I don’t believe that a no-deal Brexit is inevitable – and there are clear steps that the Prime Minister could and should take to stop any such idea in its tracks. The first of those would be to seek an extension to the Article 50 process, and the SNP made a concrete proposal to that effect in the House of Commons on Thursday. It was, alas, voted down by the Tories while, incredibly, Labour told its MPs to abstain.

Of course, the ever compliant Scottish Tories continue to bray about the need to support the Prime Minister’s deal – or else!

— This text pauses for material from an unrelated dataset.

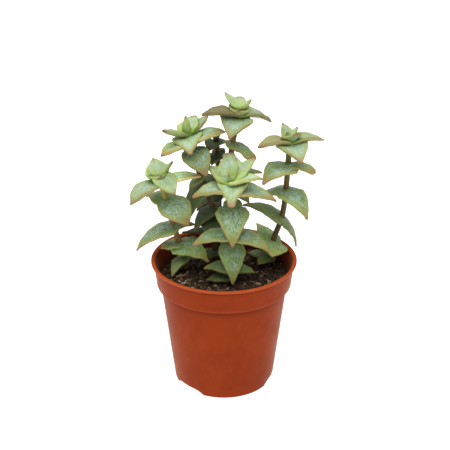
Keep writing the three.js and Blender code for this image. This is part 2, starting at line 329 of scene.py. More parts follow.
    def ramp(self, share: object, stops: list[tuple[float, Colour]]) -> Socket:
        """A colour read off a ramp.

        Args:
            share: Where on the ramp, from 0 to 1.
            stops: Each colour with its place on the ramp.

        Returns:
            The colour.
        """
        node = self.node("ValToRGB", {"Fac": share})
        marks = node.color_ramp.elements
        while len(marks) < len(stops):
            marks.new(0.5)
        for mark, (where, colour) in zip(marks, stops):
            mark.position = where
            mark.color = (*colour, 1.0)
        return node.outputs["Color"]

    def bump(self, height: Socket, depth: float) -> None:
        """Raises the surface by a pattern.

        Args:
            height: The pattern, from 0 to 1.
            depth: How many millimetres a height of 1 stands proud.
        """
        values = {"Strength": 1.0, "Distance": depth * MM, "Height": height}
        self.set("Normal", self.node("Bump", values).outputs["Normal"])


@dataclass(frozen=True)
class LeafFinish:
    """Leaf tissue: pale and bloomed when young, dark green when old, with tan margins and brown tips, and
    with painted light and shade from each leaf's tone and from the shaded end of the age ramp.
    """

    bud: Colour = srgb(170, 186, 114)
    young: Colour = srgb(156, 178, 134)
    grown: Colour = srgb(131, 158, 107)
    old: Colour = srgb(126, 152, 98)
    oldest: Colour = srgb(122, 142, 84)
    shaded: Colour = srgb(38, 54, 18)
    bloom: Colour = srgb(165, 187, 182)
    chalk: Colour = srgb(158, 181, 147)
    fleck: Colour = srgb(66, 100, 48)
    speck: Colour = srgb(184, 202, 186)
    streak: Colour = srgb(118, 146, 78)
    lime: Colour = srgb(128, 168, 50)
    yellow: Colour = srgb(156, 162, 84)
    spring: Colour = srgb(174, 194, 98)
    olive: Colour = srgb(128, 126, 56)
    band: Colour = srgb(158, 148, 94)
    flush: Colour = srgb(148, 134, 84)
    margin: Colour = srgb(116, 80, 54)
    tip: Colour = srgb(148, 104, 70)
    point: Colour = srgb(90, 56, 42)
    underside: Colour = srgb(112, 122, 60)
    tan_underside: Colour = srgb(148, 128, 80)

    def make(self) -> Material:
        """Makes the material.

        Returns:
            A material that reads the marks that each leaf carries.
        """
        sheet = ShaderSheet("leaf_tissue")
        age, along, rim, under, blush, tan, tone = (
            sheet.attribute(name) for name in ("age", "along", "rim", "under", "blush", "tan", "tone")
        )
        span, noise_of, coat = sheet.span, sheet.noise, sheet.coat
        # the ramp's last stop, shaded, is painted shade: stems whose eldest goes past the oldest stop darken
        # their lowest leaves towards it
        stops = [
            (0.0, self.bud), (0.13, self.young), (0.4, self.grown),
            (0.7, self.old), (0.86, self.oldest), (1.0, self.shaded),
        ]
        base = sheet.ramp(age, stops)
        # the bud's leaves are chalky grey-green on their upper faces, away from the base
        upper = (under, 0.1, 0.6, 0.75, 0.3)
        base = coat(base, self.chalk, (along, 0.2, 0.55), upper, (age, 0.05, 0.12, 1.0, 0.0))
        # darker lengthwise streaks, as the veins show through the young leaves
        veins = (noise_of(1.5, 3.0, 0.6, 0.3, sheet.grain(5.0)), 0.44, 0.62)
        base = coat(base, self.streak, veins, (age, 0.25, 0.6, 0.5, 0.0), (age, 0.0, 0.05, 0.3, 1.0))
        # broad, soft patches of blue-grey bloom on the upper face, off the margins and the tip
        patches = (noise_of(3.6, 1.0, 0.5, 0.4), 0.38, 0.62)
        colour = coat(
            base, self.bloom, (rim, 0.4, 2.6), (along, 0.5, 1.0, 1.0, 0.2), patches,
            (age, 0.02, 0.16, 0.4, 0.7), (age, 0.6, 0.95, 1.0, 0.0),
        )
        # olive stains on the older leaves, and greener clouds
        stains = (noise_of(4.2, 3.0, 0.6, 0.6), 0.5, 0.72)
        colour = coat(colour, self.olive, stains, (age, 0.1, 0.4, 0.12, 0.5))
        greener = sheet.mix(0.35, base, self.fleck)
        colour = coat(colour, greener, (noise_of(2.6, 2.0, 0.6, 0.8), 0.48, 0.68, 0.0, 0.45))
        # fine dark flecks and finer pale specks
        flecks = (noise_of(0.62, 2.0, 0.7, 0.4, sheet.grain(1.9)), 0.49, 0.59)
        crowds = (noise_of(3.0), 0.3, 0.6, 0.4, 1.0)
        colour = coat(colour, self.fleck, flecks, (age, 0.0, 0.35, 0.2, 0.8), crowds)
        specks = (sheet.dots(0.75), 0.3, 0.1)
        colour = coat(colour, self.speck, specks, (age, 0.0, 0.3, 0.06, 0.22), (age, 0.7, 1.0, 1.0, 0.3))
        # yellower towards the margin, and olive towards the tip
        reach = sheet.roughened(rim, 2.4, 1.6)
        warm = sheet.mix(span(age, 0.01, 0.08), self.spring, self.yellow)
        edging = (reach, 1.0, 2.6, 1.0, 0.0)
        colour = coat(colour, warm, edging, (age, 0.5, 0.95, 0.6, 0.0), (age, 0.0, 0.1, 0.55, 1.0))
        far = (sheet.roughened(along, 3.0, 0.3), 0.62, 1.15, 0.0, 0.85)
        colour = coat(colour, self.olive, far, (age, 0.03, 0.2), (age, 0.75, 1.0, 1.0, 0.3))
        # lime where the young leaves meet round the stem
        colour = coat(colour, self.lime, (along, 0.02, 0.22, 0.6, 0.0), (age, 0.1, 0.22, 1.0, 0.0))
        # the underside, tanned towards the tip where the leaf is ripe
        ripe = sheet.times(span(age, 0.015, 0.065), span(age, 0.3, 0.8, 1.0, 0.15))
        below = coat(self.underside, self.tan_underside, (along, 0.2, 0.5), (age, 0.1, 0.35, 1.0, 0.0), ripe)
        below = coat(colour, below, (age, 0.02, 0.1, 0.1, 0.65))
        colour = coat(colour, below, (under, 0.66, 0.95))
        # some wings are tanned over most of their face
        colour = coat(colour, self.flush, tan, (along, 0.05, 0.3), (noise_of(2.2), 0.2, 0.6, 0.7, 1.0))
        # a tan flush inside the margin, wider towards the tip, that fades as the leaf ages
        inwards = sheet.math("SUBTRACT", reach, sheet.times(along, 0.8))
        colour = coat(colour, self.flush, (inwards, 0.0, 1.4, 0.6, 0.0), (along, 0.15, 0.6), ripe)
        # thick margin: a tan face between two darker lines
        tanned = sheet.times(
            span(noise_of(3.0), 0.3, 0.62, 0.35, 0.85), span(along, 0.0, 0.3, 0.3, 1.0),
            sheet.math("ADD", sheet.times(ripe, 0.85), 0.15),
        )
        colour = coat(colour, self.band, (under, 0.02, 0.3), (under, 0.7, 0.98, 1.0, 0.0), tanned)
        colour = coat(colour, self.margin, (rim, 0.06, 0.22, 0.85, 0.0), tanned, (along, 0.1, 0.8, 0.6, 1.0))
        # brown tip, with a dark point
        end = sheet.roughened(along, 1.6, 0.2)
        colour = coat(colour, self.tip, (end, 0.84, 1.1), blush)
        colour = coat(colour, self.point, (end, 1.03, 1.12), blush)
        # painted light and shade: the colour is multiplied by the leaf's tone, below 1 where it sits in the
        # plant's shade and above 1 where it should catch more light
        colour = sheet.mix(1.0, colour, tone, "MULTIPLY")
        sheet.set("Base Color", colour)
        sheet.set("Roughness", sheet.span(sheet.noise(1.8), 0.3, 0.7, 0.46, 0.62))
        sheet.set("Specular IOR Level", 0.3)
        sheet.set("Subsurface Weight", 0.1)
        sheet.set("Subsurface Radius", (0.6, 1.0, 0.25))
        sheet.set("Subsurface Scale", 0.0006)
        sheet.bump(sheet.roughened(sheet.noise(0.5), 2.0, 2.0), 0.035)
        return sheet.material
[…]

Not only is that all but dead, killed by her own party, it is also as bad, potentially, for Scotland, as a no deal, leading as it would to the debilitating horror of what 40 very senior retired UK diplomats called this week “a ‘Brexternity’ of endless uncertainty about our future for both citizens and businesses alike”. Add to that the particular dependence that Scotland has on freedom of movement (which the Prime Minister’s deal abolishes) and there is no way that any Scottish MP with a regard for his or her country and its future should support such proposals.

Getting more time, ruling out a no-deal Brexit and then putting the issue to the people – as their politicians clearly cannot decide – is the sensible and rational way to take Brexit forward.

That would be the normal thing for a normal government to do, which is why so many people believe that it will eventually happen.

But there is precious little evidence that we have a UK Government that is functioning in the normal way, and rather a lot of evidence that it is off the scale in irresponsibility, deliberate time wasting and damaging recklessness.

Kicking the can down the road week after week, refusing to acknowledge massive repeated defeats and regular resignations, bringing anodyne motions to the House of Commons every second week accompanied by a repetitious statement by the Prime Minister and insisting on having negotiating meetings in Brussels at which nothing fresh is brought to the table is not what normally functioning Governments do.

Yet that is what this UK one is doing, and has been doing for months on end.

So while not inevitable, the risk of no deal gets ever greater and must be faced with honest and detailed preparation. Yet some businesses and individuals are not yet doing so, so steeped are they in “normalcy bias”.

It is, alas, time to throw away that comfort blanket. Time to wake up and smell the coffee, while we still have some left to drink.